U.S. officials attribute Cuba’s economic failure to the government’s hell-or-high-water dependency on Marxist-Leninist policies that failed elsewhere. But Cuban officials quickly blame the 35-year-old U.S. embargo for much of the island’s miseries. They roundly condemn U.S. political leaders who uphold the trade policy and try to tighten it.
“We know that the State Department operates under tremendous fear of being spanked by congressional members who represent (anti-Castro members of the Cuban community in) Miami,” said Carlos Fernandez de Cossio, director of the Cuban Foreign Ministry’s North American desk.
Other officials are quick to criticize President Clinton, asserting that in Cuba’s case he has yielded his foreign policy power to congressional figures controlled by the powerful expatriates in southern Florida.
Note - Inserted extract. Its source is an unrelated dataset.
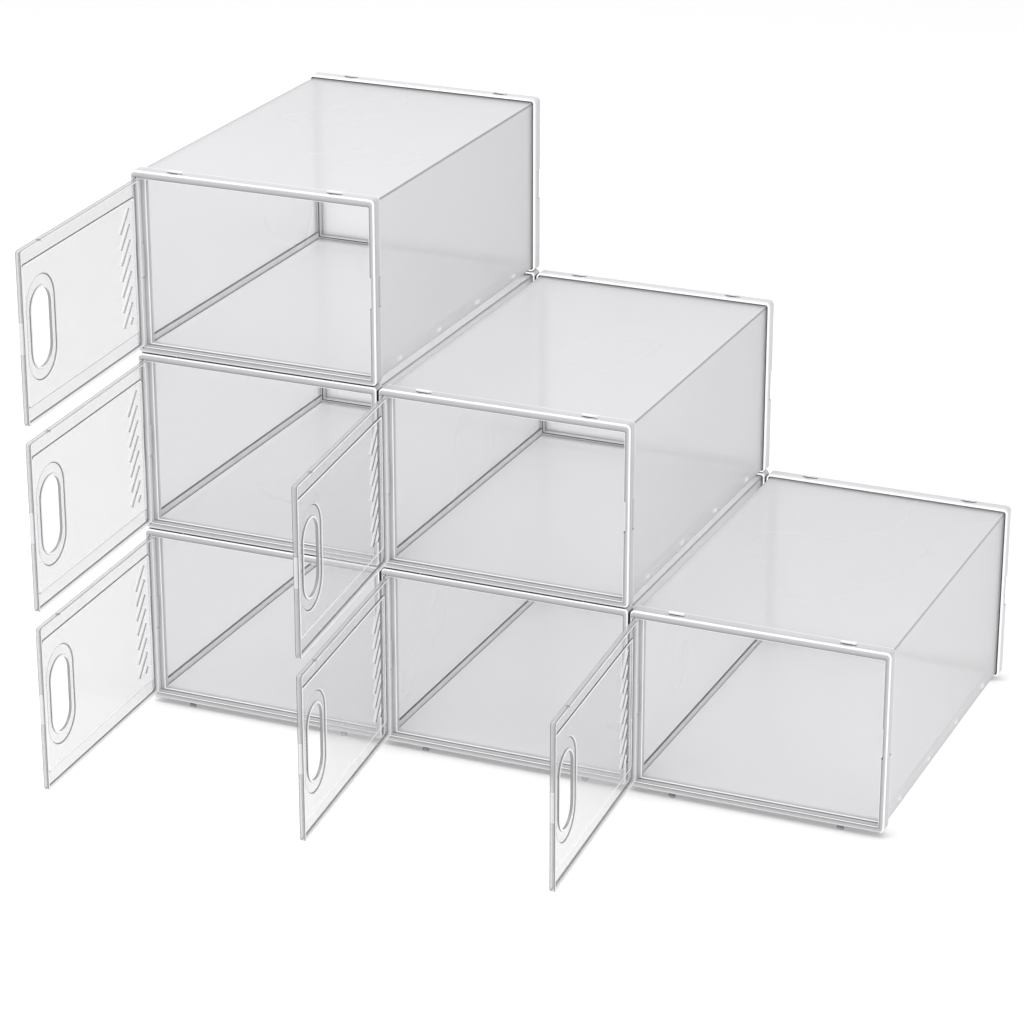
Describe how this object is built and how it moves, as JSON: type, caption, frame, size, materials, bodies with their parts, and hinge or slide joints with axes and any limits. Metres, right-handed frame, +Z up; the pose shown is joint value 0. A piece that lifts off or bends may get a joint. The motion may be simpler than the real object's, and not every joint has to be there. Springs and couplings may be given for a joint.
{
  "type": "shoe box",
  "caption": "Stepped stack of interlocking clear plastic shoe boxes, each a framed box with thin clear panels and a vented side-hinged front door with a finger slot.",
  "frame": {"origin": "centre of the stack's bounding box with the doors open, on the surface that the pegs stand on", "axes": "+X to the right as seen from the doors, +Y to the back of the boxes, +Z up"},
  "size_m": [0.7, 0.5798, 0.5068],
  "materials": {
    "frame": "clear moulded plastic, polished",
    "panel": "clear sheet plastic, faintly frosted",
    "tray": "clear sheet plastic, faintly frosted",
    "door": "clear moulded plastic, polished",
    "clip": "clear moulded plastic, polished"
  },
  "bodies": {
    "root": {"left_low_front_frame": "frame", "left_low_rear_frame": "frame", "left_low_roof_panel": "panel", "left_low_left_panel": "panel", "left_low_right_panel": "panel", "left_low_base_tray": "tray", "left_low_back_panel": "panel", "left_mid_front_frame": "frame", "left_mid_rear_frame": "frame", "left_mid_roof_panel": "panel", "left_mid_left_panel": "panel", "left_mid_right_panel": "panel", "left_mid_base_tray": "tray", "left_mid_back_panel": "panel", "left_top_front_frame": "frame", "left_top_rear_frame": "frame", "left_top_roof_panel": "panel", "left_top_left_panel": "panel", "left_top_right_panel": "panel", "left_top_base_tray": "tray", "left_top_back_panel": "panel", "centre_low_front_frame": "frame", "centre_low_rear_frame": "frame", "centre_low_roof_panel": "panel", "centre_low_left_panel": "panel", "centre_low_right_panel": "panel", "centre_low_base_tray": "tray", "centre_low_back_panel": "panel", "centre_low_front_clip": "clip", "centre_low_rear_clip": "clip", "centre_mid_front_frame": "frame", "centre_mid_rear_frame": "frame", "centre_mid_roof_panel": "panel", "centre_mid_left_panel": "panel", "centre_mid_right_panel": "panel", "centre_mid_base_tray": "tray", "centre_mid_back_panel": "panel", "centre_mid_front_clip": "clip", "centre_mid_rear_clip": "clip", "right_low_front_frame": "frame", "right_low_rear_frame": "frame", "right_low_roof_panel": "panel", "right_low_left_panel": "panel", "right_low_right_panel": "panel", "right_low_base_tray": "tray", "right_low_back_panel": "panel", "right_low_front_clip": "clip", "right_low_rear_clip": "clip"},
    "left_low_door": {"left_low_door": "door"},
    "left_mid_door": {"left_mid_door": "door"},
    "left_top_door": {"left_top_door": "door"},
    "centre_low_door": {"centre_low_door": "door"},
    "centre_mid_door": {"centre_mid_door": "door"},
    "right_low_door": {"right_low_door": "door"}
  },
  "joints": [
    {"name": "left_low_door_hinge", "type": "hinge", "parent": "root", "child": "left_low_door", "pos_m": [-0.3452, -0.06728, 0.08715], "axis": [0, 0, -1], "range_deg": [-87, 11]},
    {"name": "left_mid_door_hinge", "type": "hinge", "parent": "root", "child": "left_mid_door", "pos_m": [-0.3452, -0.06728, 0.25415], "axis": [0, 0, -1], "range_deg": [-87, 11]},
    {"name": "left_top_door_hinge", "type": "hinge", "parent": "root", "child": "left_top_door", "pos_m": [-0.3452, -0.06728, 0.42115], "axis": [0, 0, -1], "range_deg": [-87, 11]},
    {"name": "centre_low_door_hinge", "type": "hinge", "parent": "root", "child": "centre_low_door", "pos_m": [-0.1112, -0.06728, 0.08715], "axis": [0, 0, -1], "range_deg": [-84, 14]},
    {"name": "centre_mid_door_hinge", "type": "hinge", "parent": "root", "child": "centre_mid_door", "pos_m": [-0.1112, -0.06728, 0.25415], "axis": [0, 0, -1], "range_deg": [-84, 14]},
    {"name": "right_low_door_hinge", "type": "hinge", "parent": "root", "child": "right_low_door", "pos_m": [0.1228, -0.06728, 0.08715], "axis": [0, 0, -1], "range_deg": [-86, 12]}
  ]
}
“The administration hasn’t the power to improve bilateral relations,” said one official. “No elected official will fight these guys.”
While far from plentiful, food supplies in the capital seem greater than they did two years ago, and power blackouts caused by energy shortages appear less lengthy these days. More important, unlike in past summers, foreign diplomats and other international residents in the capital are not talking about the potential for urban rioting in the torrid, tropical dog days of August.
Average Cubans, even party members, are quick to invite visitors to the island into their homes. They appear more open than ever in their conversations with strangers.
“If you were to take a poll of the Cuban people, 70 percent, 80 percent would tell you they love Castro,” said a laborer in his mid-50s who fought with Castro’s rebels and met the Cuban president after the revolution. “But I think that it’s time for Castro to take a rest. He has to give room to the new ideas.”
Others agree with that assessment.
“A lot of people whom I’ve known for years have expressed something along those lines of respect for Castro,” said Wayne Smith, an American scholar, while sipping a mid-afternoon drink on the rooftop of the picturesque, restored Ambos Mundos hotel, another Hemingway favorite.
“At the same time they are saying that, `We think it is time Castro began to think of stepping down, but at this time of crisis he really can’t.’
“They also express concern over a future without him, because they don’t know who will take his place; there’s nobody standing in the wings,” said Smith, who headed the government’s U.S. Interests Section in Havana during the Carter and Reagan administrations.
“My best prediction is that he’s not going anywhere and will be here for at least another 10 years,” said a foreign diplomat with acquaintances close to the Cuban leader.
“When I was here from ’79 to ’82, there was no economic crisis, but Cathedral Square on weekends was nothing,” Smith said.
“Now Cathedral Square on weekends is alive. There are musical groups playing, they are selling beer and sandwiches to one another; it’s alive and vibrant in a way it never was before the economic crisis began.”